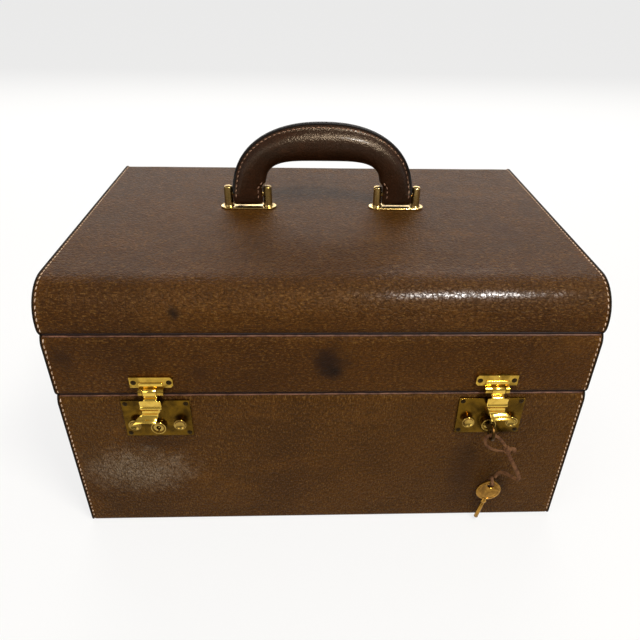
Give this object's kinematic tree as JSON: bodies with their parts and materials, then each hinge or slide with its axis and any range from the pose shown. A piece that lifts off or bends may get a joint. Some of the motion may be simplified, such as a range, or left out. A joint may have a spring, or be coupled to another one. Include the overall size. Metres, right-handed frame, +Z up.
{
  "type": "dressing box",
  "caption": "Antique fitted dressing box in brown leather: deep base, hinged tray tier and domed lid, brass hasp locks, arched handle and a key on a thong.",
  "frame": {"origin": "centre of the box's resting face", "axes": "+X along the width, the front with the locks faces -Y, +Z up"},
  "size_m": [0.33, 0.2518, 0.2465],
  "materials": {
    "brown_leather": "satin, fine grain, rubbed",
    "handle_leather": "satin, worn dark",
    "spring_steel": "plain",
    "case_wood": "plain",
    "suede_lining": "napped",
    "mirror_glass": "silvered",
    "frame_leather": "satin",
    "lace_leather": "matt, worn",
    "dark_brass": "dull",
    "brass": "aged, rubbed bright on edges"
  },
  "bodies": {
    "base": {"base_carcass": "case_wood", "base_leather": "brown_leather", "base_left_panel": "brown_leather", "base_right_panel": "brown_leather", "base_lining": "suede_lining", "base_divider": "suede_lining", "base_hinge_leaf": "brass", "base_hinge_pin": "brass", "base_hinge_screws": "dark_brass", "lock_plate_left": "brass", "lock_plate_right": "brass", "lock_case_left": "brass", "lock_case_right": "brass", "plate_screws": "brass", "thong_loop": "lace_leather", "thong_knot": "lace_leather", "thong_lace": "lace_leather", "key_hitch": "lace_leather"},
    "tray": {"tray_carcass": "case_wood", "tray_front_leather": "brown_leather", "tray_back_leather": "brown_leather", "tray_left_panel": "brown_leather", "tray_right_panel": "brown_leather", "tray_lining": "suede_lining", "tray_divider": "suede_lining", "tray_lower_leaf": "brass", "tray_upper_leaf": "brass", "lid_hinge_pin": "brass", "tray_hinge_screws": "dark_brass", "hasp_plate_left": "brass", "hasp_plate_right": "brass", "hasp_pin_left": "brass", "hasp_pin_right": "brass", "hasp_plate_screws": "brass", "catch_studs": "brass"},
    "lid": {"lid_carcass": "case_wood", "lid_leather": "brown_leather", "lid_left_panel": "brown_leather", "lid_right_panel": "brown_leather", "lid_lining": "suede_lining", "lid_mirror": "mirror_glass", "mirror_frame": "frame_leather", "lid_hinge_leaf": "brass", "lid_hinge_screws": "dark_brass", "catch_clips": "brass", "handle_mount_left": "brass", "handle_mount_right": "brass", "handle_pin_left": "brass", "handle_pin_right": "brass"},
    "handle": {"handle_grip": "handle_leather", "handle_core": "spring_steel"},
    "hasp_left": {"hasp_left": "brass"},
    "hasp_right": {"hasp_right": "brass"},
    "slide_left": {"slide_left": "brass"},
    "slide_right": {"slide_right": "brass"},
    "barrel_left": {"barrel_left": "brass"},
    "barrel_right": {"barrel_right": "brass", "lock_key": "brass"},
    "hanging_key": {"hanging_key": "brass"}
  },
  "joints": [
    {"name": "tray_lift", "type": "hinge", "parent": "base", "child": "tray", "pos_m": [0, 0.1182, 0.113], "axis": [-1, 0, 0], "range_deg": [0, 85]},
    {"name": "lid_open", "type": "hinge", "parent": "tray", "child": "lid", "pos_m": [0, 0.1182, 0.1565], "axis": [-1, 0, 0], "range_deg": [0, 95]},
    {"name": "handle_fold", "type": "hinge", "parent": "lid", "child": "handle", "pos_m": [0, 0.0115, 0.1965], "axis": [1, 0, 0], "range_deg": [-85, 85]},
    {"name": "hasp_left_open", "type": "hinge", "parent": "tray", "child": "hasp_left", "pos_m": [-0.1054, -0.1181, 0.1182], "axis": [-1, 0, 0], "range_deg": [0, 120]},
    {"name": "hasp_right_open", "type": "hinge", "parent": "tray", "child": "hasp_right", "pos_m": [0.1054, -0.1181, 0.1182], "axis": [-1, 0, 0], "range_deg": [0, 120]},
    {"name": "left_slide_release", "type": "slide", "parent": "base", "child": "slide_left", "axis": [-1, 0, 0], "range_m": [0, 0.0025], "stiffness_N_per_m": 300, "springref_m": -0.001},
    {"name": "right_slide_release", "type": "slide", "parent": "base", "child": "slide_right", "axis": [1, 0, 0], "range_m": [0, 0.0025], "stiffness_N_per_m": 300, "springref_m": -0.001},
    {"name": "left_barrel_turn", "type": "hinge", "parent": "base", "child": "barrel_left", "pos_m": [-0.1054, -0.1154, 0.0896], "axis": [0, 1, 0], "range_deg": [0, 90]},
    {"name": "right_barrel_turn", "type": "hinge", "parent": "base", "child": "barrel_right", "pos_m": [0.1054, -0.1154, 0.0896], "axis": [0, 1, 0], "range_deg": [0, 90], "deforming": ["thong_loop"]},
    {"name": "key_swing", "type": "hinge", "parent": "base", "child": "hanging_key", "pos_m": [0.1155, -0.12, 0.0357], "axis": [0, 1, 0], "range_deg": [0, 15]}
  ]
}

_THE TASK_.
Each line of the material should be echoed exactly.

_RESPONSE BELOW_.
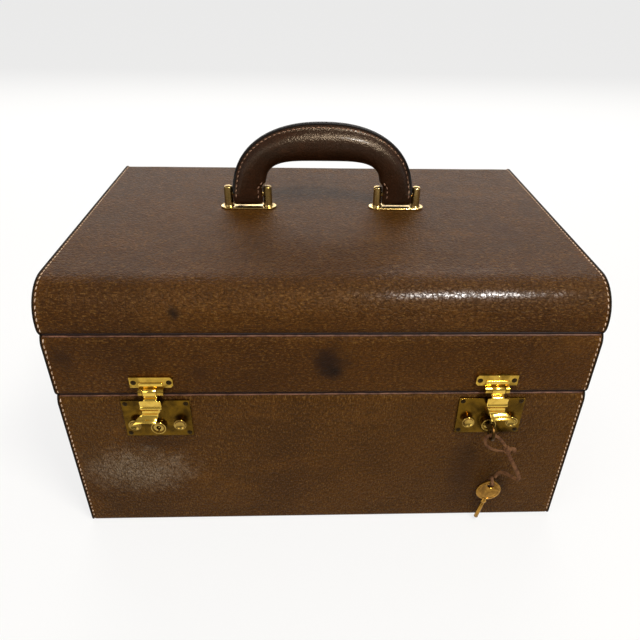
Give this object's kinematic tree as JSON: bodies with their parts and materials, then each hinge or slide with its axis and any range from the pose shown. A piece that lifts off or bends may get a joint. Some of the motion may be simplified, such as a range, or left out. A joint may have a spring, or be coupled to another one. Include the overall size. Metres, right-handed frame, +Z up.
{
  "type": "dressing box",
  "caption": "Antique fitted dressing box in brown leather: deep base, hinged tray tier and domed lid, brass hasp locks, arched handle and a key on a thong.",
  "frame": {"origin": "centre of the box's resting face", "axes": "+X along the width, the front with the locks faces -Y, +Z up"},
  "size_m": [0.33, 0.2518, 0.2465],
  "materials": {
    "brown_leather": "satin, fine grain, rubbed",
    "handle_leather": "satin, worn dark",
    "spring_steel": "plain",
    "case_wood": "plain",
    "suede_lining": "napped",
    "mirror_glass": "silvered",
    "frame_leather": "satin",
    "lace_leather": "matt, worn",
    "dark_brass": "dull",
    "brass": "aged, rubbed bright on edges"
  },
  "bodies": {
    "base": {"base_carcass": "case_wood", "base_leather": "brown_leather", "base_left_panel": "brown_leather", "base_right_panel": "brown_leather", "base_lining": "suede_lining", "base_divider": "suede_lining", "base_hinge_leaf": "brass", "base_hinge_pin": "brass", "base_hinge_screws": "dark_brass", "lock_plate_left": "brass", "lock_plate_right": "brass", "lock_case_left": "brass", "lock_case_right": "brass", "plate_screws": "brass", "thong_loop": "lace_leather", "thong_knot": "lace_leather", "thong_lace": "lace_leather", "key_hitch": "lace_leather"},
    "tray": {"tray_carcass": "case_wood", "tray_front_leather": "brown_leather", "tray_back_leather": "brown_leather", "tray_left_panel": "brown_leather", "tray_right_panel": "brown_leather", "tray_lining": "suede_lining", "tray_divider": "suede_lining", "tray_lower_leaf": "brass", "tray_upper_leaf": "brass", "lid_hinge_pin": "brass", "tray_hinge_screws": "dark_brass", "hasp_plate_left": "brass", "hasp_plate_right": "brass", "hasp_pin_left": "brass", "hasp_pin_right": "brass", "hasp_plate_screws": "brass", "catch_studs": "brass"},
    "lid": {"lid_carcass": "case_wood", "lid_leather": "brown_leather", "lid_left_panel": "brown_leather", "lid_right_panel": "brown_leather", "lid_lining": "suede_lining", "lid_mirror": "mirror_glass", "mirror_frame": "frame_leather", "lid_hinge_leaf": "brass", "lid_hinge_screws": "dark_brass", "catch_clips": "brass", "handle_mount_left": "brass", "handle_mount_right": "brass", "handle_pin_left": "brass", "handle_pin_right": "brass"},
    "handle": {"handle_grip": "handle_leather", "handle_core": "spring_steel"},
    "hasp_left": {"hasp_left": "brass"},
    "hasp_right": {"hasp_right": "brass"},
    "slide_left": {"slide_left": "brass"},
    "slide_right": {"slide_right": "brass"},
    "barrel_left": {"barrel_left": "brass"},
    "barrel_right": {"barrel_right": "brass", "lock_key": "brass"},
    "hanging_key": {"hanging_key": "brass"}
  },
  "joints": [
    {"name": "tray_lift", "type": "hinge", "parent": "base", "child": "tray", "pos_m": [0, 0.1182, 0.113], "axis": [-1, 0, 0], "range_deg": [0, 85]},
    {"name": "lid_open", "type": "hinge", "parent": "tray", "child": "lid", "pos_m": [0, 0.1182, 0.1565], "axis": [-1, 0, 0], "range_deg": [0, 95]},
    {"name": "handle_fold", "type": "hinge", "parent": "lid", "child": "handle", "pos_m": [0, 0.0115, 0.1965], "axis": [1, 0, 0], "range_deg": [-85, 85]},
    {"name": "hasp_left_open", "type": "hinge", "parent": "tray", "child": "hasp_left", "pos_m": [-0.1054, -0.1181, 0.1182], "axis": [-1, 0, 0], "range_deg": [0, 120]},
    {"name": "hasp_right_open", "type": "hinge", "parent": "tray", "child": "hasp_right", "pos_m": [0.1054, -0.1181, 0.1182], "axis": [-1, 0, 0], "range_deg": [0, 120]},
    {"name": "left_slide_release", "type": "slide", "parent": "base", "child": "slide_left", "axis": [-1, 0, 0], "range_m": [0, 0.0025], "stiffness_N_per_m": 300, "springref_m": -0.001},
    {"name": "right_slide_release", "type": "slide", "parent": "base", "child": "slide_right", "axis": [1, 0, 0], "range_m": [0, 0.0025], "stiffness_N_per_m": 300, "springref_m": -0.001},
    {"name": "left_barrel_turn", "type": "hinge", "parent": "base", "child": "barrel_left", "pos_m": [-0.1054, -0.1154, 0.0896], "axis": [0, 1, 0], "range_deg": [0, 90]},
    {"name": "right_barrel_turn", "type": "hinge", "parent": "base", "child": "barrel_right", "pos_m": [0.1054, -0.1154, 0.0896], "axis": [0, 1, 0], "range_deg": [0, 90], "deforming": ["thong_loop"]},
    {"name": "key_swing", "type": "hinge", "parent": "base", "child": "hanging_key", "pos_m": [0.1155, -0.12, 0.0357], "axis": [0, 1, 0], "range_deg": [0, 15]}
  ]
}